**STORED DATA**
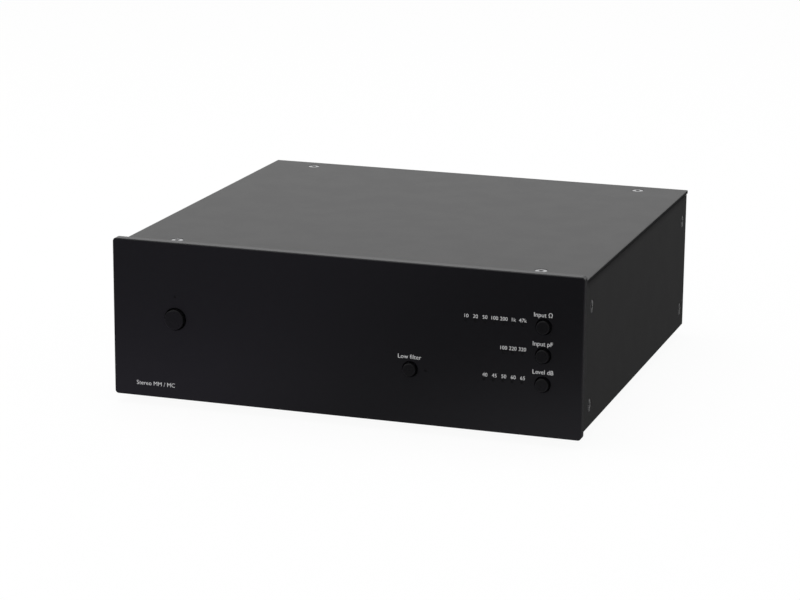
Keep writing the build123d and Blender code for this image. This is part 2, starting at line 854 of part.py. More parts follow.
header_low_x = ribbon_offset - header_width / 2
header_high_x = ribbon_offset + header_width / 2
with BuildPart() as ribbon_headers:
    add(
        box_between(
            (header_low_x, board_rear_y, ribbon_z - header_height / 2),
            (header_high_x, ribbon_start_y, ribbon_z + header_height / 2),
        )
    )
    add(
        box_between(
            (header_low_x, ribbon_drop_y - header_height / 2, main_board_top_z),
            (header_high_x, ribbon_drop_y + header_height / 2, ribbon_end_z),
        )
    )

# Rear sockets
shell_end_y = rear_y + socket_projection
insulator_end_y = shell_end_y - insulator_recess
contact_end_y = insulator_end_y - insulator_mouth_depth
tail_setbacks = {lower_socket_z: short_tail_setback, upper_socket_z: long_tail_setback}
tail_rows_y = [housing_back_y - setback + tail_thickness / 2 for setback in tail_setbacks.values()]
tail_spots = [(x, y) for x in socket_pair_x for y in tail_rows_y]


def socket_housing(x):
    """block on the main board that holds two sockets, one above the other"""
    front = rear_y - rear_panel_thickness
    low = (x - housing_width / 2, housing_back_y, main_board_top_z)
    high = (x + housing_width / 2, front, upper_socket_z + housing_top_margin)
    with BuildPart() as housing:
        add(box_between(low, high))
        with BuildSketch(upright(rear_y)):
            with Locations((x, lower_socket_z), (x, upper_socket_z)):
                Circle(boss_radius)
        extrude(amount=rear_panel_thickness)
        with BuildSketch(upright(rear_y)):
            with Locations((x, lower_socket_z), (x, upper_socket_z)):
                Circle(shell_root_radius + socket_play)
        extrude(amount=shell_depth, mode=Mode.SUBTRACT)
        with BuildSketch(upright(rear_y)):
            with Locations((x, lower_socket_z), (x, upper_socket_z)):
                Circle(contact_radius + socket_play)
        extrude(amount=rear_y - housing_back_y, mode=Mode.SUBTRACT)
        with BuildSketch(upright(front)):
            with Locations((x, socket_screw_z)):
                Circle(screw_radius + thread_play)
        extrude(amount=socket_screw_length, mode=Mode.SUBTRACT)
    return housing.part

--

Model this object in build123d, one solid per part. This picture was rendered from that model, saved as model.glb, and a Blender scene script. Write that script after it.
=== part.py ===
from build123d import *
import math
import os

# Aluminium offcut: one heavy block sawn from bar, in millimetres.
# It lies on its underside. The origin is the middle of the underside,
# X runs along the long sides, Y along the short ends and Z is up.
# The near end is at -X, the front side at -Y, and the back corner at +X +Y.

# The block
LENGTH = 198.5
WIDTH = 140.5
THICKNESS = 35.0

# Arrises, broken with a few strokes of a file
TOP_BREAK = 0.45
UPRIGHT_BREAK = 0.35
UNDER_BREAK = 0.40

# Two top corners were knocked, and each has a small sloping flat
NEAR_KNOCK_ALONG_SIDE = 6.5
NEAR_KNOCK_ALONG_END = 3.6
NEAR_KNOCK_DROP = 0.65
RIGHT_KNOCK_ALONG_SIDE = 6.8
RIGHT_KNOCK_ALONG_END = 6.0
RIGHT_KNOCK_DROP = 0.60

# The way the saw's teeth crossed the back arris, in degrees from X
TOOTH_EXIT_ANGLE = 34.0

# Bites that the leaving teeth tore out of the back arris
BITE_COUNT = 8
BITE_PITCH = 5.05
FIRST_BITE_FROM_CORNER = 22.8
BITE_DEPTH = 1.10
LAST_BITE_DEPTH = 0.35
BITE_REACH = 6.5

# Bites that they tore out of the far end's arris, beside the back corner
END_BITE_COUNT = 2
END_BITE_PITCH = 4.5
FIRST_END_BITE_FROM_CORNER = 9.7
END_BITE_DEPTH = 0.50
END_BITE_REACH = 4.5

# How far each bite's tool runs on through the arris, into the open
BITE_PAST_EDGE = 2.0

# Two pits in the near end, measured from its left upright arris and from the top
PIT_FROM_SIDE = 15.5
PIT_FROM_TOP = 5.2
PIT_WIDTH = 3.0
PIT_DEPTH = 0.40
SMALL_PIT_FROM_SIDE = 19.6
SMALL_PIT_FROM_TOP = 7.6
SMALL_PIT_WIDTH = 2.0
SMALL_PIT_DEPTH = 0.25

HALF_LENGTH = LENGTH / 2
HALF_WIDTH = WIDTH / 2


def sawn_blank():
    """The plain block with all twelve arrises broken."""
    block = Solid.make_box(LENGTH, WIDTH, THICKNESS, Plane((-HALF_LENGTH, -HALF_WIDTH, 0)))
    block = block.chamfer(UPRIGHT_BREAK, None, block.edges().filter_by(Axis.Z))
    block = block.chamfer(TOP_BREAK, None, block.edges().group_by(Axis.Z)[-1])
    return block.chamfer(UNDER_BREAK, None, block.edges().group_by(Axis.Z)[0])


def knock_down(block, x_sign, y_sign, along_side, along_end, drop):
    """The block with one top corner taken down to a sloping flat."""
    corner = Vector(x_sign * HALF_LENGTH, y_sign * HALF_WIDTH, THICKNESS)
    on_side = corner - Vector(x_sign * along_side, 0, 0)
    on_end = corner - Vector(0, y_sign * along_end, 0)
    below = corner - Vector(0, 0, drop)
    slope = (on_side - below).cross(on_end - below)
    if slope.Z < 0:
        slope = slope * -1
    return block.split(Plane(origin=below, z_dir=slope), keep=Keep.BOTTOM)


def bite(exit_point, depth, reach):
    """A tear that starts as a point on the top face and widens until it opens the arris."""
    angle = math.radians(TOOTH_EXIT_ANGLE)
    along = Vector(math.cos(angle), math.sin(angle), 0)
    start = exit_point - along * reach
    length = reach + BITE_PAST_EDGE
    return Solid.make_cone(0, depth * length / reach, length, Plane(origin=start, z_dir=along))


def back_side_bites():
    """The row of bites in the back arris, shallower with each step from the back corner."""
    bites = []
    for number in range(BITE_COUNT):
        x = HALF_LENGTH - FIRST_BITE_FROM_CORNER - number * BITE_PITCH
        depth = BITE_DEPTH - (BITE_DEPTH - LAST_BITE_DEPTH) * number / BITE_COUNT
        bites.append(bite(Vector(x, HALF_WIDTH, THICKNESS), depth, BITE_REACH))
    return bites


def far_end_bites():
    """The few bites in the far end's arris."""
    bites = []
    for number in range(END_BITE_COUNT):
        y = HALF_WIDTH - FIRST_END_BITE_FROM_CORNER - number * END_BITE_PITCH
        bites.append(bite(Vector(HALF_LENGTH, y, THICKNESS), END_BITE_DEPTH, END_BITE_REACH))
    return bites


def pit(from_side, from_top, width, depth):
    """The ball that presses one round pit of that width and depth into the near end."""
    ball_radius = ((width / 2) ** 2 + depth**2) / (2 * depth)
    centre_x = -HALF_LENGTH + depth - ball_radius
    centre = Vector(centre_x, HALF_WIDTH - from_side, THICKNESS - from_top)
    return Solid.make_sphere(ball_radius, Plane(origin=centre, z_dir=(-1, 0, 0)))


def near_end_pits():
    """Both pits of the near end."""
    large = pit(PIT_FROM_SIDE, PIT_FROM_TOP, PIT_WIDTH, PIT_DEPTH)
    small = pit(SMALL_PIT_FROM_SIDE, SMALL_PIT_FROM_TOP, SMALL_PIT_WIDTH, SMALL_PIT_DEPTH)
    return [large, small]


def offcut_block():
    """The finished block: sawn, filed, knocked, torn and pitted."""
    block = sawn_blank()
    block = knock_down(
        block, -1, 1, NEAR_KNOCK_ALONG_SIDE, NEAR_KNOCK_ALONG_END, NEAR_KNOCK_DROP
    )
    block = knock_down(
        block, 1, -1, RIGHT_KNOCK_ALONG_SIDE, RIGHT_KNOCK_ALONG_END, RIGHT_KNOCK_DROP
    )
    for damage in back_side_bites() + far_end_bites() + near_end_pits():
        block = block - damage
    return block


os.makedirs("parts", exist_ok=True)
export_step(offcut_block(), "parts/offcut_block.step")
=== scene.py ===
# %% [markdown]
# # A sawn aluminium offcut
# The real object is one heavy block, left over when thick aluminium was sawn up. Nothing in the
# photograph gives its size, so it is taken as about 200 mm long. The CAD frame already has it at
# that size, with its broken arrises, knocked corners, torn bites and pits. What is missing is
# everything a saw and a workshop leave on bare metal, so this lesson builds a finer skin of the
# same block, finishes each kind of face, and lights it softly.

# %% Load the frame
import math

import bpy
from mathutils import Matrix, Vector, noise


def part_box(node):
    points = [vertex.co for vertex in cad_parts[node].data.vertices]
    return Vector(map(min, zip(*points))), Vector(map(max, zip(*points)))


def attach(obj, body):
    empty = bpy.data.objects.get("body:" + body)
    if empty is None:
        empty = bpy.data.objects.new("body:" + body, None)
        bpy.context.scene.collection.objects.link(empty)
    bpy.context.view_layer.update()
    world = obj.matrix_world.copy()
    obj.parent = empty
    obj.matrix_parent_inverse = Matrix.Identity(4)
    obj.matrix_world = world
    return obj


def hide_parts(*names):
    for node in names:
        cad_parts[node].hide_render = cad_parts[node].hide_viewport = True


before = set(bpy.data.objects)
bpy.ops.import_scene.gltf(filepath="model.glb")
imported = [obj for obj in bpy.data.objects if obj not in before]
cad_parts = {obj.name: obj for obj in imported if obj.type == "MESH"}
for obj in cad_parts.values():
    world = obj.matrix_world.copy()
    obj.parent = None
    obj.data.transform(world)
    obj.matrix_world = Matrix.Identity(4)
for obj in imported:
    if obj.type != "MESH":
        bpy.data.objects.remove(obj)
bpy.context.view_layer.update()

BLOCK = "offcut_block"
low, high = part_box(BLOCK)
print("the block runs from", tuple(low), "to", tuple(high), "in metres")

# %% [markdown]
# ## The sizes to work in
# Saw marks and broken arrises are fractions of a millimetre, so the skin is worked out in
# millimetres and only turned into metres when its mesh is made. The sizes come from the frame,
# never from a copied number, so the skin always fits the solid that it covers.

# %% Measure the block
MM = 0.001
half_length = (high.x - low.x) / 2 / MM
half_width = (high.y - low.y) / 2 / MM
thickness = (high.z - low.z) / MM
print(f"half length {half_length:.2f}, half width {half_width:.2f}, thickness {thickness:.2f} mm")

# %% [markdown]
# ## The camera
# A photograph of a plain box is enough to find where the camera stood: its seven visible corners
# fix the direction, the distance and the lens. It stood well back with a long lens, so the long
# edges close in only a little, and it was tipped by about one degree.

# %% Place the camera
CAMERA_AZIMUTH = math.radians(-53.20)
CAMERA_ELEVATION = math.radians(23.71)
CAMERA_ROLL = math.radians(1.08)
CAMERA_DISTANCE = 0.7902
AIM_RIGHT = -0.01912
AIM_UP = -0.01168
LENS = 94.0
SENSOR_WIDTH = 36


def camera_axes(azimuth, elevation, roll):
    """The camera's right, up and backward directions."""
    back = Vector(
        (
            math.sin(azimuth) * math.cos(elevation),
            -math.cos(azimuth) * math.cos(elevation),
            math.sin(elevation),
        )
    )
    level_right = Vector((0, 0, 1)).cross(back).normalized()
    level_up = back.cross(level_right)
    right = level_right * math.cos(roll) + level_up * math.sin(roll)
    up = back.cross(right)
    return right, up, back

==

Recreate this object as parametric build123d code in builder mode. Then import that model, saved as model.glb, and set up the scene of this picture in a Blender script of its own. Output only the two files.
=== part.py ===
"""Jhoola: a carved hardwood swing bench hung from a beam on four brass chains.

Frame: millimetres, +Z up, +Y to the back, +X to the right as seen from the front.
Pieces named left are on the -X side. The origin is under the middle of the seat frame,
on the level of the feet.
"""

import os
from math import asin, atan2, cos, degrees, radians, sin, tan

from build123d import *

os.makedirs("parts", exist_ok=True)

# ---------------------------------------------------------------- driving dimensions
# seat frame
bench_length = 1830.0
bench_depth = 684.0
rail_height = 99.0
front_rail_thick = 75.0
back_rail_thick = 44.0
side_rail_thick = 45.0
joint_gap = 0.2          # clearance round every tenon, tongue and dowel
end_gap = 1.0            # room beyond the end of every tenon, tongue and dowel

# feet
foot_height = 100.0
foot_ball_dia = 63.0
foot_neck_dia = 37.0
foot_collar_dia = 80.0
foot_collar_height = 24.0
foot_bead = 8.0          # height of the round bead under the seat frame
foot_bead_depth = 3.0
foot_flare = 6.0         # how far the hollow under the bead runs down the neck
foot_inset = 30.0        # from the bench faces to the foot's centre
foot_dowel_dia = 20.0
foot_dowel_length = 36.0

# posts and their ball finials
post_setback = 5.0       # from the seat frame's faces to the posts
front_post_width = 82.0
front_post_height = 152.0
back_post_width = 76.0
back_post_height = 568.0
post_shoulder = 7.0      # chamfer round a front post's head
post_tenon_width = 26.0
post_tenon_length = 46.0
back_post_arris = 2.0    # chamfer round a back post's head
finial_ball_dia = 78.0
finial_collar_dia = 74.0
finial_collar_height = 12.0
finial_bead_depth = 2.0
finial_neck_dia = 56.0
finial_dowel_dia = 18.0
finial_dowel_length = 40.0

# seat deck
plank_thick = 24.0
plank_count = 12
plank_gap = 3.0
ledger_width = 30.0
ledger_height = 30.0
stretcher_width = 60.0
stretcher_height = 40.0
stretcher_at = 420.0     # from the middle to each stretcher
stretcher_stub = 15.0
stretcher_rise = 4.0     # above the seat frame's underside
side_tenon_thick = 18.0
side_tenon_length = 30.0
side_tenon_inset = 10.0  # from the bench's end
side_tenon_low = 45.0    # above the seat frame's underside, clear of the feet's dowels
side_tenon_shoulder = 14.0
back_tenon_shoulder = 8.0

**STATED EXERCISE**
Your output shall consist solely of the lines from the line with "return [large, small]" to the line with "points = [vertex.co", reproduced exactly, both ends included.

**COMPLETE ANSWER**
    return [large, small]


def offcut_block():
    """The finished block: sawn, filed, knocked, torn and pitted."""
    block = sawn_blank()
    block = knock_down(
        block, -1, 1, NEAR_KNOCK_ALONG_SIDE, NEAR_KNOCK_ALONG_END, NEAR_KNOCK_DROP
    )
    block = knock_down(
        block, 1, -1, RIGHT_KNOCK_ALONG_SIDE, RIGHT_KNOCK_ALONG_END, RIGHT_KNOCK_DROP
    )
    for damage in back_side_bites() + far_end_bites() + near_end_pits():
        block = block - damage
    return block


os.makedirs("parts", exist_ok=True)
export_step(offcut_block(), "parts/offcut_block.step")
=== scene.py ===
# %% [markdown]
# # A sawn aluminium offcut
# The real object is one heavy block, left over when thick aluminium was sawn up. Nothing in the
# photograph gives its size, so it is taken as about 200 mm long. The CAD frame already has it at
# that size, with its broken arrises, knocked corners, torn bites and pits. What is missing is
# everything a saw and a workshop leave on bare metal, so this lesson builds a finer skin of the
# same block, finishes each kind of face, and lights it softly.

# %% Load the frame
import math

import bpy
from mathutils import Matrix, Vector, noise


def part_box(node):
    points = [vertex.co for vertex in cad_parts[node].data.vertices]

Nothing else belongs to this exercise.